### THE PROBLEM
Repeat exactly, and only, the lines below starting at the line that contains "What build123d script" and ending at the line that contains "inch = 25.4", inclusive of both.

### Modeling code records

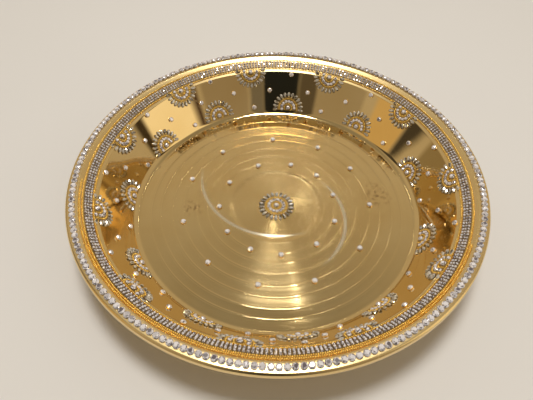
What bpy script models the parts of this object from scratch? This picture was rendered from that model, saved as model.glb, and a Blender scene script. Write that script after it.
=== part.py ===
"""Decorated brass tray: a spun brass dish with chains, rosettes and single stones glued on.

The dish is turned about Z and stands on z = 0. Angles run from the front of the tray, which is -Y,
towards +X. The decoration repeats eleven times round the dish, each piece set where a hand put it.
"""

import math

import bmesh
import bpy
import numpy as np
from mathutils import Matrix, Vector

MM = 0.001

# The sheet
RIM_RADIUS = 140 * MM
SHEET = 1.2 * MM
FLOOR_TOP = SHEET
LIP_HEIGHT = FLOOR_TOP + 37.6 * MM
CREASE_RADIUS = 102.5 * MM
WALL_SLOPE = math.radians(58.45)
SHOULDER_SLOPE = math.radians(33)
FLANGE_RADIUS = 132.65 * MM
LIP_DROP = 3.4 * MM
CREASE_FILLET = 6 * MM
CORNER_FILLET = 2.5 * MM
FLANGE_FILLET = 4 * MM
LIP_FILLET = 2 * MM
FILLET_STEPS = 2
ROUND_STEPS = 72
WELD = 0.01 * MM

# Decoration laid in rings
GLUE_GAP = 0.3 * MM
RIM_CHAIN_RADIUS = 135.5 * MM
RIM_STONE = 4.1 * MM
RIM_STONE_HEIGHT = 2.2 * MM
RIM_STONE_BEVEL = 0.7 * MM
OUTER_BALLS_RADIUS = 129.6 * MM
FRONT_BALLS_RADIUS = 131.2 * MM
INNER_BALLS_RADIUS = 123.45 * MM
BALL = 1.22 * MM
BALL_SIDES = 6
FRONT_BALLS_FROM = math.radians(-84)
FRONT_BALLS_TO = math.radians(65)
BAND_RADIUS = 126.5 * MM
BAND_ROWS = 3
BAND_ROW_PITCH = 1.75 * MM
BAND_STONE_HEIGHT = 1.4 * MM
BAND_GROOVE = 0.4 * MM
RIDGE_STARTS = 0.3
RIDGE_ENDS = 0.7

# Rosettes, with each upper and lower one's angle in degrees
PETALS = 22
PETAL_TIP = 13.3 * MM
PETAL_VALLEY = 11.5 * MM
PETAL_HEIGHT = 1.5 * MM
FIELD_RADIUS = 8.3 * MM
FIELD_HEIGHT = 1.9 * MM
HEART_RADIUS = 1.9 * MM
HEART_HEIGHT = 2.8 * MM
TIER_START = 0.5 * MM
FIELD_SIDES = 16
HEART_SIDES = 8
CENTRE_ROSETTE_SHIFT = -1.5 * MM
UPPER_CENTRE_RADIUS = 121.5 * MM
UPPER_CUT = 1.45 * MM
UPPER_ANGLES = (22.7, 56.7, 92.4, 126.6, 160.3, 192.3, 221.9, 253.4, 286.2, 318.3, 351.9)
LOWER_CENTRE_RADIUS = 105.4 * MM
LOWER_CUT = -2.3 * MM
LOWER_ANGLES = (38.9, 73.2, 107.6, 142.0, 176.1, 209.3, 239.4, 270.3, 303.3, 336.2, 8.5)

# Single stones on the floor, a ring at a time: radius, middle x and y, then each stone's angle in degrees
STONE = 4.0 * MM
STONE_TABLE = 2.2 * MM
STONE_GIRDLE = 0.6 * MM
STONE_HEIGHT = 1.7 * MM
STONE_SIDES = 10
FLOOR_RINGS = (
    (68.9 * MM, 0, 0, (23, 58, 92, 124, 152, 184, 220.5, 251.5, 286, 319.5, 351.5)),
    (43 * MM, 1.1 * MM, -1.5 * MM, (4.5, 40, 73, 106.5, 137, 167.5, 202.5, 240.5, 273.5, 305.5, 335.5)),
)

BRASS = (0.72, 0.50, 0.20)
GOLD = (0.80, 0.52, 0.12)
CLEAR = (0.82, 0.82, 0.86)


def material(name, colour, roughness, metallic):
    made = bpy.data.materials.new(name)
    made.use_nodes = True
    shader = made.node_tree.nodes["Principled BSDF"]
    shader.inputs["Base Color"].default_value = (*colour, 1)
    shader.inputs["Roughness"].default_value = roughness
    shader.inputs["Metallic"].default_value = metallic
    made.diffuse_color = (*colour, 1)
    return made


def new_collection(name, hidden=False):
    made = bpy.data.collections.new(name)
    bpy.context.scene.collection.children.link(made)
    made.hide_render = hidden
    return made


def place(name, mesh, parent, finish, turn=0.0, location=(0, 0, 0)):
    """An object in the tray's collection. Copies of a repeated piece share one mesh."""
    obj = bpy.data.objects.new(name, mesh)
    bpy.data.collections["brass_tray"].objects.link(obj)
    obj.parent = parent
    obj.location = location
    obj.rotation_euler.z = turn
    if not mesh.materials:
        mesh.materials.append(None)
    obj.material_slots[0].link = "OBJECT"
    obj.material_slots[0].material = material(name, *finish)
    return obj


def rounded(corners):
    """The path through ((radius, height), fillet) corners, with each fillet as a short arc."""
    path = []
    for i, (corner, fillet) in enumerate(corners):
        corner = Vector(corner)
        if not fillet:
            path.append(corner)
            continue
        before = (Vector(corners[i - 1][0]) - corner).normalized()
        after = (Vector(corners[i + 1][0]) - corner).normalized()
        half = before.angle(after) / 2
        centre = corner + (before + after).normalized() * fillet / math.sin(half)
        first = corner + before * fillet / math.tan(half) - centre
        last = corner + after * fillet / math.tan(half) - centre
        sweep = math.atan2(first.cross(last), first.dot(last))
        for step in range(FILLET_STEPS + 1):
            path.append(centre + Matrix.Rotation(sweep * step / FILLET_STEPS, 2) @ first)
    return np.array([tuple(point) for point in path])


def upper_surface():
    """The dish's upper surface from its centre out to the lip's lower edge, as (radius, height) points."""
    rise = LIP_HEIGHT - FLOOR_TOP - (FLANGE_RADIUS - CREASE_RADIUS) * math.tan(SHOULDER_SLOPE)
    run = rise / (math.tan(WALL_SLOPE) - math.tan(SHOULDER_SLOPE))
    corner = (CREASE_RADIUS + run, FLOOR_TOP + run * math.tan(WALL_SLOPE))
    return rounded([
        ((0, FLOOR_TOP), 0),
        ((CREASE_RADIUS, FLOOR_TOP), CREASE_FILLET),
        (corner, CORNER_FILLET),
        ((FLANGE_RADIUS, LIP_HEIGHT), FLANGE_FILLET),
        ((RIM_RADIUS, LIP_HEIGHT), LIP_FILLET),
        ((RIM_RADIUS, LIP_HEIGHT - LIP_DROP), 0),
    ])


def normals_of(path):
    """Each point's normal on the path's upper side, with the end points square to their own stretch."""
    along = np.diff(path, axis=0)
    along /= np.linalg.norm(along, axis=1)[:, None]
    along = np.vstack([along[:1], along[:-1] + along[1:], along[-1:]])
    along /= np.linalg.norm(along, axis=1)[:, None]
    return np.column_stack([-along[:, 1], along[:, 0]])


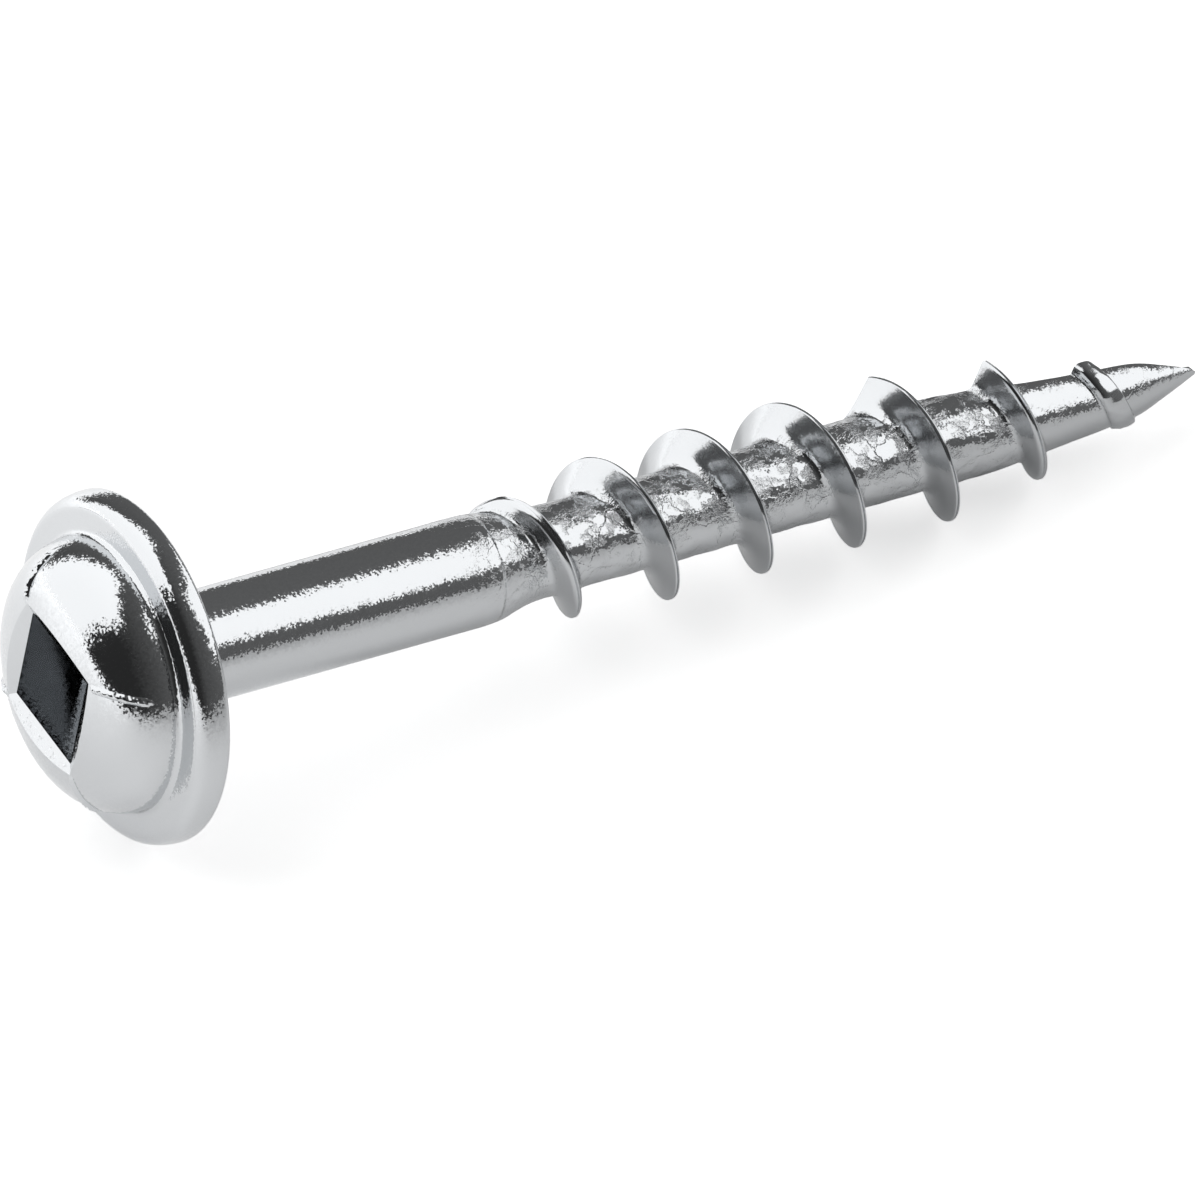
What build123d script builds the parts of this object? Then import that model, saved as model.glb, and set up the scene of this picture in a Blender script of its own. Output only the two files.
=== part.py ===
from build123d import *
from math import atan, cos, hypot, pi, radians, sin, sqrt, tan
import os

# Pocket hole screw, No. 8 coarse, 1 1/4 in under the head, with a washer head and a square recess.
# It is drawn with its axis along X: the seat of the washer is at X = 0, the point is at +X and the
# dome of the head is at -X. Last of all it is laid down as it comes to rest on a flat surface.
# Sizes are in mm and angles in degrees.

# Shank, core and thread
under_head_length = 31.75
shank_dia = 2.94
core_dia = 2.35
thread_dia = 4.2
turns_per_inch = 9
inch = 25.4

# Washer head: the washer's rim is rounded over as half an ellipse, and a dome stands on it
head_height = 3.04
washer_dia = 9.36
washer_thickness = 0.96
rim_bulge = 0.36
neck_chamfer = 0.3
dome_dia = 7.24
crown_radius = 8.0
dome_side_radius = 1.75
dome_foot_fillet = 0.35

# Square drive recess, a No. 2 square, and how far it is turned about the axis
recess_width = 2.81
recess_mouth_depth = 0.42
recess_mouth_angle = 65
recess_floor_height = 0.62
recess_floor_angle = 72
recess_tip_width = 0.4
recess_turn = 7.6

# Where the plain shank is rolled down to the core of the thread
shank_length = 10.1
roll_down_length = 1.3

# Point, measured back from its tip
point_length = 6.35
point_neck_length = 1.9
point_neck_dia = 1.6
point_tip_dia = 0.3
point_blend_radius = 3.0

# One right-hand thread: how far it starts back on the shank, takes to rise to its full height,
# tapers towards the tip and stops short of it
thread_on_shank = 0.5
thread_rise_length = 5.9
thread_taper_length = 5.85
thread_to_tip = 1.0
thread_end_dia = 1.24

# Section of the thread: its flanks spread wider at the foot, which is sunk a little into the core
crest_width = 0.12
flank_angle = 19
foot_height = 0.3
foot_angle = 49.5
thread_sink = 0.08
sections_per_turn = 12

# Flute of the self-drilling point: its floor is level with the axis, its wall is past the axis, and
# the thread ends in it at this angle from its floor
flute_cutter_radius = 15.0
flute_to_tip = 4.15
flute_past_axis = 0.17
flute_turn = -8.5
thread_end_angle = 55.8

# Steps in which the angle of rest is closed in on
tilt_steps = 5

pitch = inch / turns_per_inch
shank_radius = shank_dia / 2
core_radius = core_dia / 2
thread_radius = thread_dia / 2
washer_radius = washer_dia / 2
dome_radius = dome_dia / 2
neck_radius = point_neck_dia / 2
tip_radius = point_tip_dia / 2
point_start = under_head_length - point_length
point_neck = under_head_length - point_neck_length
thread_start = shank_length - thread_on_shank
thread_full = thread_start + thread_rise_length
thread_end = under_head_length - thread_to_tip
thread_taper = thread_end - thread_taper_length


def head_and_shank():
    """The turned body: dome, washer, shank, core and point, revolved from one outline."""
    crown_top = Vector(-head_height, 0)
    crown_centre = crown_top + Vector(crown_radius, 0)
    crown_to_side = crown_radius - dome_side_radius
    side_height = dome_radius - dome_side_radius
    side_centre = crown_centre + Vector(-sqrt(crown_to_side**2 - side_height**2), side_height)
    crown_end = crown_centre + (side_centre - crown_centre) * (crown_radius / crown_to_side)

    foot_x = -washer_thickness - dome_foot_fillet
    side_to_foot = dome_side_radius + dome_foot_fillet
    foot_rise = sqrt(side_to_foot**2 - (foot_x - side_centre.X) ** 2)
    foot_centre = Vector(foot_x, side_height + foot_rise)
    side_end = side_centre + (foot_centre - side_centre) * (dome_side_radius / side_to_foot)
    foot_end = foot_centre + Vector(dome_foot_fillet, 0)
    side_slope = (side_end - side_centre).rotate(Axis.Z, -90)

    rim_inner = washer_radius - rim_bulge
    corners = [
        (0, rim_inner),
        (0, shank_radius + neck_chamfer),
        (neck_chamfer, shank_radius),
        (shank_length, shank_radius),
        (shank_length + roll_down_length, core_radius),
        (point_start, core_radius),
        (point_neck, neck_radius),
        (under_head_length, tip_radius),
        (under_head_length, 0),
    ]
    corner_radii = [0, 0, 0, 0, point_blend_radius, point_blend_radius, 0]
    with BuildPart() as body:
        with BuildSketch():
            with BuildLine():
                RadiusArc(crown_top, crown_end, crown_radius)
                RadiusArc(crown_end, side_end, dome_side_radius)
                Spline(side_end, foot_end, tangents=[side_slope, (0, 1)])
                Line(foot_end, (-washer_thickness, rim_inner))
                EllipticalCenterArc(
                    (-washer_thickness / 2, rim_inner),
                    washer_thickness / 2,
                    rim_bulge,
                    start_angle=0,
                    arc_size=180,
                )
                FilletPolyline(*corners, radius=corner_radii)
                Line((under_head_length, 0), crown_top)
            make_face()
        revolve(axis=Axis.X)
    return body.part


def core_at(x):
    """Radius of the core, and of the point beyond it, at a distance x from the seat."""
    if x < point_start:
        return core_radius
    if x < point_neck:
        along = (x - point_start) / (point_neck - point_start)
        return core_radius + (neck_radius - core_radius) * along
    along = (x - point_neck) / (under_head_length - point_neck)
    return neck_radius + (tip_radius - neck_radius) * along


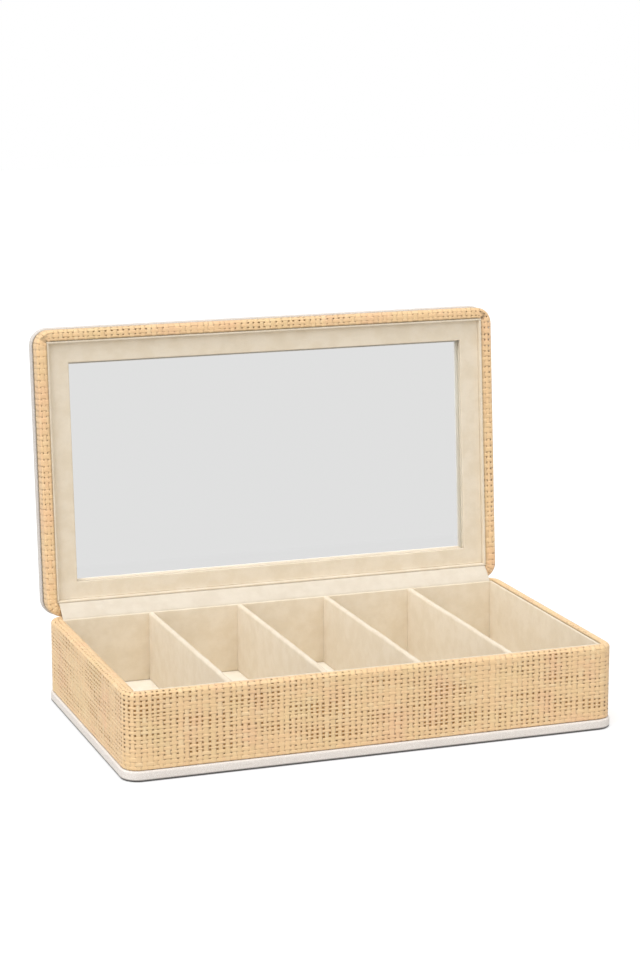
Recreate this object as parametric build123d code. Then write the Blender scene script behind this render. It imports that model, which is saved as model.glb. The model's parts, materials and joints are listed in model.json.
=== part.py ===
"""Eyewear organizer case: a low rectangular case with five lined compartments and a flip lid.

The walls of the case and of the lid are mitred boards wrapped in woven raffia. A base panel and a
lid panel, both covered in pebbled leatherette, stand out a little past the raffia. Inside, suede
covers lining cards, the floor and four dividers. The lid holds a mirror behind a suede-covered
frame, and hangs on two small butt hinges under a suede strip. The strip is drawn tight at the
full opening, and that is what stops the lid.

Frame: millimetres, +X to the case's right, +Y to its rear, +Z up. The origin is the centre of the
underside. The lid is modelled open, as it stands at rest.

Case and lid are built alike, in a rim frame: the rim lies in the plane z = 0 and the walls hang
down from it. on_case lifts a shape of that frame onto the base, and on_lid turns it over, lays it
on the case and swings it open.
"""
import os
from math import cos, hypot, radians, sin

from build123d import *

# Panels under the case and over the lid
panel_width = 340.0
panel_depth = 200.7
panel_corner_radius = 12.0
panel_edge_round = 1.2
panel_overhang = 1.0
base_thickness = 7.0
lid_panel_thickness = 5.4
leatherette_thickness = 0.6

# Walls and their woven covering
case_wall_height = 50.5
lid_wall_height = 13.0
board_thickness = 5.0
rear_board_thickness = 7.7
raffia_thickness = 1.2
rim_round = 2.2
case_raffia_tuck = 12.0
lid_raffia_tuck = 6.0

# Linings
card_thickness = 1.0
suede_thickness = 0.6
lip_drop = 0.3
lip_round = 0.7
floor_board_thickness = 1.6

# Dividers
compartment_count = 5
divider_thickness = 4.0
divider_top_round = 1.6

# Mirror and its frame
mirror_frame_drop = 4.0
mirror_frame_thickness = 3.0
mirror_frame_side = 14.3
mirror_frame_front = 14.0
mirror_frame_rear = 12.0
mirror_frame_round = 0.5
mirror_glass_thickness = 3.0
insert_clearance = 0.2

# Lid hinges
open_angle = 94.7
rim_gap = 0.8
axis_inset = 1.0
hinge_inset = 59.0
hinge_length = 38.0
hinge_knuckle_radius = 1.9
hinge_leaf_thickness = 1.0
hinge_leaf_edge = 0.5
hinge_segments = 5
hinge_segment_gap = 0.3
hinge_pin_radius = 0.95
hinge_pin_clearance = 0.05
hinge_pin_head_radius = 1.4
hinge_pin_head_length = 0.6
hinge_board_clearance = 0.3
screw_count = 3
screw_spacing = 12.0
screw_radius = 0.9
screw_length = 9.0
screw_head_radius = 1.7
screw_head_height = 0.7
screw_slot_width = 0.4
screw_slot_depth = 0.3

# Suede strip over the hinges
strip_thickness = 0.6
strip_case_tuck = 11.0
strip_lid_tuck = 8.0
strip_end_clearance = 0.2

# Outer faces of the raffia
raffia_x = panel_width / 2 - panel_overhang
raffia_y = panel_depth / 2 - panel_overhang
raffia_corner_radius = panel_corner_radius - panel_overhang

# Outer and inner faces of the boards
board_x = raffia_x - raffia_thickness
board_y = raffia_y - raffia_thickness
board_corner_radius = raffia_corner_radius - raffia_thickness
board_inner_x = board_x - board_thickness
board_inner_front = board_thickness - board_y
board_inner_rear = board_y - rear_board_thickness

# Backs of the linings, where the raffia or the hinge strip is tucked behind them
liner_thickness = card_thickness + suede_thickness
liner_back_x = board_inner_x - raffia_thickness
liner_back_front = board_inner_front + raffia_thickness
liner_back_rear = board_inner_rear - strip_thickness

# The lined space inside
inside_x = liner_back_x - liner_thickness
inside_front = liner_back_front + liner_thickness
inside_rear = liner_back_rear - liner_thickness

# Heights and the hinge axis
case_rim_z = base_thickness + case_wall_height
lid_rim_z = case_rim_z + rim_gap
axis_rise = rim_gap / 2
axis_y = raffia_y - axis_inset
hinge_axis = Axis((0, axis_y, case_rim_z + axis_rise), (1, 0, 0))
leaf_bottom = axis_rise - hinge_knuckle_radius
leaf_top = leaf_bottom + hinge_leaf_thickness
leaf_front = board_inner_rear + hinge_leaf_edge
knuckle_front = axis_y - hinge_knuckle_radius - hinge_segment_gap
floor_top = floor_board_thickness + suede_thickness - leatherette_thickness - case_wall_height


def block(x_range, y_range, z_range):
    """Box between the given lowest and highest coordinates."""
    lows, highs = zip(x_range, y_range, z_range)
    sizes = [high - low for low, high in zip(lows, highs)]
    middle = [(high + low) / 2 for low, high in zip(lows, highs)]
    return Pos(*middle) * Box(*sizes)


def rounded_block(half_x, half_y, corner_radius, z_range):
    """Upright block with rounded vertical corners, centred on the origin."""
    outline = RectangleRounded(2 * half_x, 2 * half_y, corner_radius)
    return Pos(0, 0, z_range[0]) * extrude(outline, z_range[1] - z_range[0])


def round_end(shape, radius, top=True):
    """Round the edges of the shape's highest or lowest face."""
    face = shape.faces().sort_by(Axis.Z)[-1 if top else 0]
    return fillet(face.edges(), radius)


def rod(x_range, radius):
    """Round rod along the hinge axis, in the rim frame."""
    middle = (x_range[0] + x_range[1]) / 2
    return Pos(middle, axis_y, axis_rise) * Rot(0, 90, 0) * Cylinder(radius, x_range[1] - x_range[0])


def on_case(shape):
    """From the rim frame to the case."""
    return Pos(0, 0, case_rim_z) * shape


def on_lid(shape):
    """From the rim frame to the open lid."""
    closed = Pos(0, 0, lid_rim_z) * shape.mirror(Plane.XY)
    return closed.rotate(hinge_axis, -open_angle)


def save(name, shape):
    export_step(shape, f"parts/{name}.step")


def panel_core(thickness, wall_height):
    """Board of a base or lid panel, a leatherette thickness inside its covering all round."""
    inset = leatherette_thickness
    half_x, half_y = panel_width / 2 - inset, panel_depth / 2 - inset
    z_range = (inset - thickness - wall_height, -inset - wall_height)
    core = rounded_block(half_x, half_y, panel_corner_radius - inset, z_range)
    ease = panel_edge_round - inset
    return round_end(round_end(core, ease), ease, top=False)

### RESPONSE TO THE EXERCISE
What build123d script builds the parts of this object? Then import that model, saved as model.glb, and set up the scene of this picture in a Blender script of its own. Output only the two files.
=== part.py ===
from build123d import *
from math import atan, cos, hypot, pi, radians, sin, sqrt, tan
import os

# Pocket hole screw, No. 8 coarse, 1 1/4 in under the head, with a washer head and a square recess.
# It is drawn with its axis along X: the seat of the washer is at X = 0, the point is at +X and the
# dome of the head is at -X. Last of all it is laid down as it comes to rest on a flat surface.
# Sizes are in mm and angles in degrees.

# Shank, core and thread
under_head_length = 31.75
shank_dia = 2.94
core_dia = 2.35
thread_dia = 4.2
turns_per_inch = 9
inch = 25.4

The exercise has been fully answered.